Low revenue collection hampers the provision of services and public investment. Security concerns have also persisted in the northern part of the country, adversely affecting agriculture and food security.

Latest estimates show 25 million (13 per cent of the population) as food insecure, with the poverty rate at 37 per cent as of 2022.

“Growth is projected at 2.9 per cent for 2023, and 3 per cent in 2024, as hydrocarbon performance revives, including from better control of theft.

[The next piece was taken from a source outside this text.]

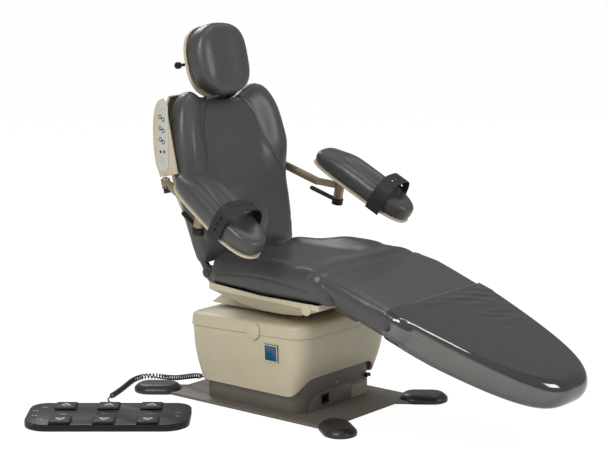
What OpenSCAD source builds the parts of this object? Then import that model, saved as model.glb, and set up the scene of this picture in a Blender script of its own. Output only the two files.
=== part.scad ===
// Surgery chair on a plate base: telescoping lift, turntable, tilting seat, reclining back with
// a leg section that follows it, jointed headrest, two jointed arm boards and a corded foot control.
// X points to the sitter's left, -Y to the feet, Z up; the origin lies under the middle of the plate.

/* [Base plate] */
// Half of the width between the plate's straight sides
plate_half_w = 242; // [228:1:256]
// Half of the length between the plate's edges that lie between the legs
plate_half_l = 336; // [322:1:350]
// Thickness of the steel plate
plate_t = 10; // [6:1:14]
// Width of each leg that ends in a cap
plate_leg_w = 96; // [80:1:104]
// Direction of the legs, from the X axis
plate_leg_turn = 53; // [48:1:58]
// Sideways place of a foot cap's middle
cap_x = 232; // [224:1:240]
// Lengthwise place of a foot cap's middle
cap_y = 384; // [374:1:394]
// Length of a foot cap
cap_l = 160; // [150:1:176]
// Width of a foot cap
cap_w = 108; // [106:1:118]
// Height of a foot cap
cap_h = 29; // [24:1:34]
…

If the authorities succeed in developing and implementing a comprehensive reform agenda, the medium-term outlook would be much improved,” IMF said.

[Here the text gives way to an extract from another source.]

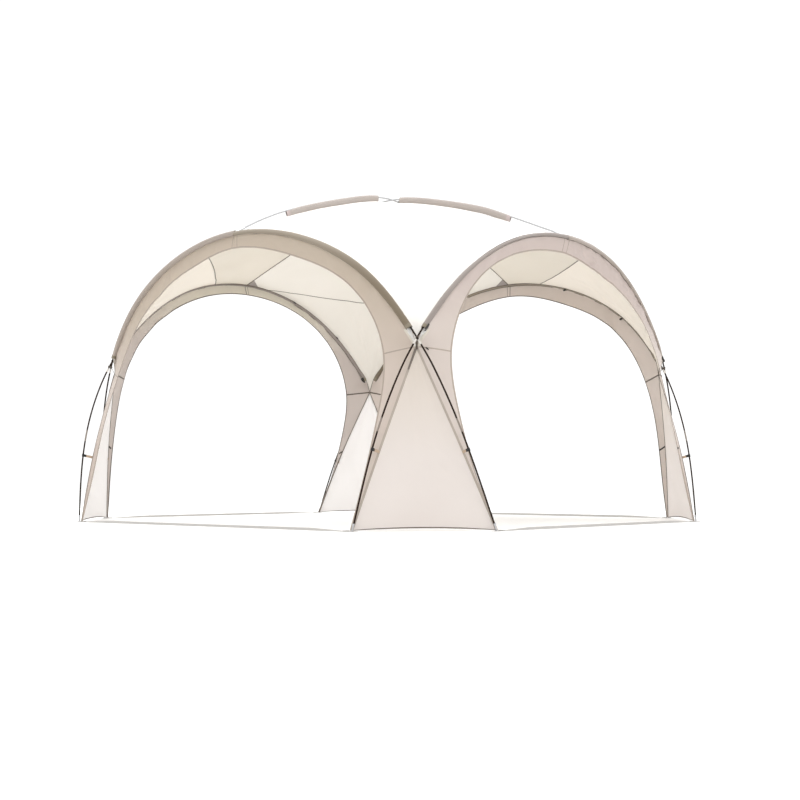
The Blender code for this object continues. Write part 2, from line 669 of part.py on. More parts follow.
def build_tent():
    """The whole tent, in a collection of its own."""
    materials = {
        "pole": make_material("black_pole", (0.045, 0.038, 0.034), 0.35, 0.6),
        "ridge_pole": make_material("grey_pole", (0.36, 0.36, 0.37), 0.35, 0.8),
        "sleeve": make_material("taupe_sleeve", (0.36, 0.30, 0.25), 0.9),
        "ridge_sleeve": make_material("beige_sleeve", (0.62, 0.54, 0.47), 0.9),
        "roof": make_material("cream_roof_cloth", (0.90, 0.85, 0.77), 0.9),
        "trim": make_material("khaki_trim_cloth", (0.68, 0.58, 0.50), 0.9),
        "leg": make_material("cream_leg_cloth", (0.84, 0.77, 0.69), 0.9),
        "webbing": make_material("grey_webbing", (0.70, 0.68, 0.64), 0.9),
        "tie": make_material("black_webbing", (0.03, 0.03, 0.03), 0.8),
        "hook": make_material("tan_webbing", (0.68, 0.48, 0.32), 0.8),
    }
    for group in ("canopy_tent", "guides"):
        bpy.context.scene.collection.children.link(bpy.data.collections.new(group))
    collection = bpy.data.collections["canopy_tent"]
    root = bpy.data.objects.new("canopy_tent_origin", None)
    collection.objects.link(root)
    front = Arch(
        "front", (SIDE_FOOT_X, SIDE_FOOT_Y), (CROSS_X, CROSS_Y), (FRONT_ARCH_TOP_Y, FRONT_ARCH_TOP_Z),
        FRONT_ARCH_BOW, FRONT_ARCH_SHOULDERS, -CROSSING_OFFSET,
    )
    side = Arch(
        "side", (FRONT_FOOT_Y, FRONT_FOOT_X), (CROSS_Y, CROSS_X), (SIDE_ARCH_TOP_X, SIDE_ARCH_TOP_Z),
        SIDE_ARCH_BOW, SIDE_ARCH_SHOULDERS, CROSSING_OFFSET,
    )
    ridges = {
        "front": ridge_line(
            FRONT_ARCH_TOP_Y, FRONT_ARCH_TOP_Z, RIDGE_TOP_Z + RIDGE_POLE_STEP, RIDGE_TIP_SETBACK
        ),
        "side": ridge_line(
            SIDE_ARCH_TOP_X, SIDE_ARCH_TOP_Z, RIDGE_TOP_Z - RIDGE_POLE_STEP, RIDGE_TIP_SETBACK
        ),
    }
    build_arches(front, side, materials, root)
    build_ridges(ridges, materials, root)
    build_cloth(front, side, ridges, materials, root)
    build_fittings(front, side, materials, root)


clear_scene()
build_tent()
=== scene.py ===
"""Looks of the dome canopy tent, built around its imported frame.

Cloth, seams, sleeves, poles, straps and fittings are worked out from the tent's driving sizes as surfaces on
grids. Units are metres and +Z is up. The front opening faces -Y, the back one +Y, the right one +X and the
left one -X. A shape is worked out in the front right quarter and mirrored, and each copy of a piece of cloth
has folds of its own.
"""

import logging
import math
from dataclasses import dataclass, field, replace
from enum import Enum
from typing import Iterable, Optional, Sequence

import bpy
import numpy as np
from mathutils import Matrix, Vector


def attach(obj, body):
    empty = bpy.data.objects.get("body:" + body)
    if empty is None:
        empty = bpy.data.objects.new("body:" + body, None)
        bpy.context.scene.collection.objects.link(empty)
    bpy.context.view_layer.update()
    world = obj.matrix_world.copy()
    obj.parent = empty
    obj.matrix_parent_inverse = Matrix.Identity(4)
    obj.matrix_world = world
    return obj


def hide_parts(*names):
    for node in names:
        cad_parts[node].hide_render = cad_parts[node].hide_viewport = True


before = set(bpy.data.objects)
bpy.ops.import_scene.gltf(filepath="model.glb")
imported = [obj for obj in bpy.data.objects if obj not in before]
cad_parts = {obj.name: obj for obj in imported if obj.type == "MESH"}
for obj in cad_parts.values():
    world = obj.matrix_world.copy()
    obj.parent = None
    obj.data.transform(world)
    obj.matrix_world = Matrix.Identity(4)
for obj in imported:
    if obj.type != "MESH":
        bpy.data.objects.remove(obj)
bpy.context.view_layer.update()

Array = np.ndarray
Pair = tuple[float, float]
Triple = tuple[float, float, float]
LOG = logging.getLogger("canopy_tent")
UP = np.array([0.0, 0.0, 1.0])
INWARD = np.array([-math.sqrt(0.5), math.sqrt(0.5), 0.0])
MM = 0.001                         # a millimetre in metres
CLOTH_HALF = 0.4 * MM              # half the thickness of the cloth as drawn
SHARP_ANGLE = 42.0                 # in degrees, from which an edge shows


class Side(Enum):
    """The two kinds of arch and opening."""

    FRONT = "front"     # across the front and, mirrored, the back
    FLANK = "flank"     # across the right and, mirrored, the left


class Quarter(Enum):
    """The four quarters of the tent, with the signs that mirror the front right one into them."""

    FRONT_RIGHT = (1, 1)
    FRONT_LEFT = (-1, 1)
    BACK_RIGHT = (1, -1)
    BACK_LEFT = (-1, -1)

    @property
    def label(self) -> str:
        """The quarter's name as the CAD nodes have it."""
        return self.name.lower()

    @property
    def end(self) -> str:
        """The front or back opening beside it."""
        return self.label.split("_")[0]

    @property
    def flank(self) -> str:
        """The right or left opening beside it."""
        return self.label.split("_")[1]

    @property
    def signs(self) -> Array:
        """What the front right quarter's points are multiplied by."""
        return np.array([self.value[0], self.value[1], 1.0])


class Opening(Enum):
    """The four openings, each with its kind and the signs that mirror the front or right one into it."""

    FRONT = (Side.FRONT, 1, 1)
    BACK = (Side.FRONT, 1, -1)
    RIGHT = (Side.FLANK, 1, 1)
    LEFT = (Side.FLANK, -1, 1)

    @property
    def label(self) -> str:
        """The opening's name as the CAD nodes have it."""
        return self.name.lower()

    @property
    def side(self) -> Side:
        """The kind of the opening."""
        return self.value[0]

    @property
    def signs(self) -> Array:
        """What the front or right opening's points are multiplied by."""
        return np.array([self.value[1], self.value[2], 1.0])


# Lines and surfaces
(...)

The oil-rich country’s headline inflation reached 27 per cent year-on-year in October (food inflation 32 per cent), reflecting fuel subsidy removal, exchange rate depreciation, and poor agricultural production.

While the current account registered a surplus in the first half of 2023, the 30-day average of gross international reserves (GIR) reported by the Central Bank of Nigeria (CBN) declined to $33 billion in October, covering six months of imports.

Read Also: Is Nigeria’s forex policy affecting the economy?

Tinubu’s administration’s strong start

According to the IMF Executive Board assessment, the new administration has started strongly, tackling deep-rooted structural issues in challenging circumstances.

Immediately, it adopted two policy reforms that its predecessors had shied away from fuel subsidy removal and the unification of the official exchange rates.

Since then, the new CBN team has made price stability its core mandate and demonstrated this resolve by dropping its previous role in development finance.

On the fiscal side, the authorities are developing an ambitious domestic revenue mobilisation agenda.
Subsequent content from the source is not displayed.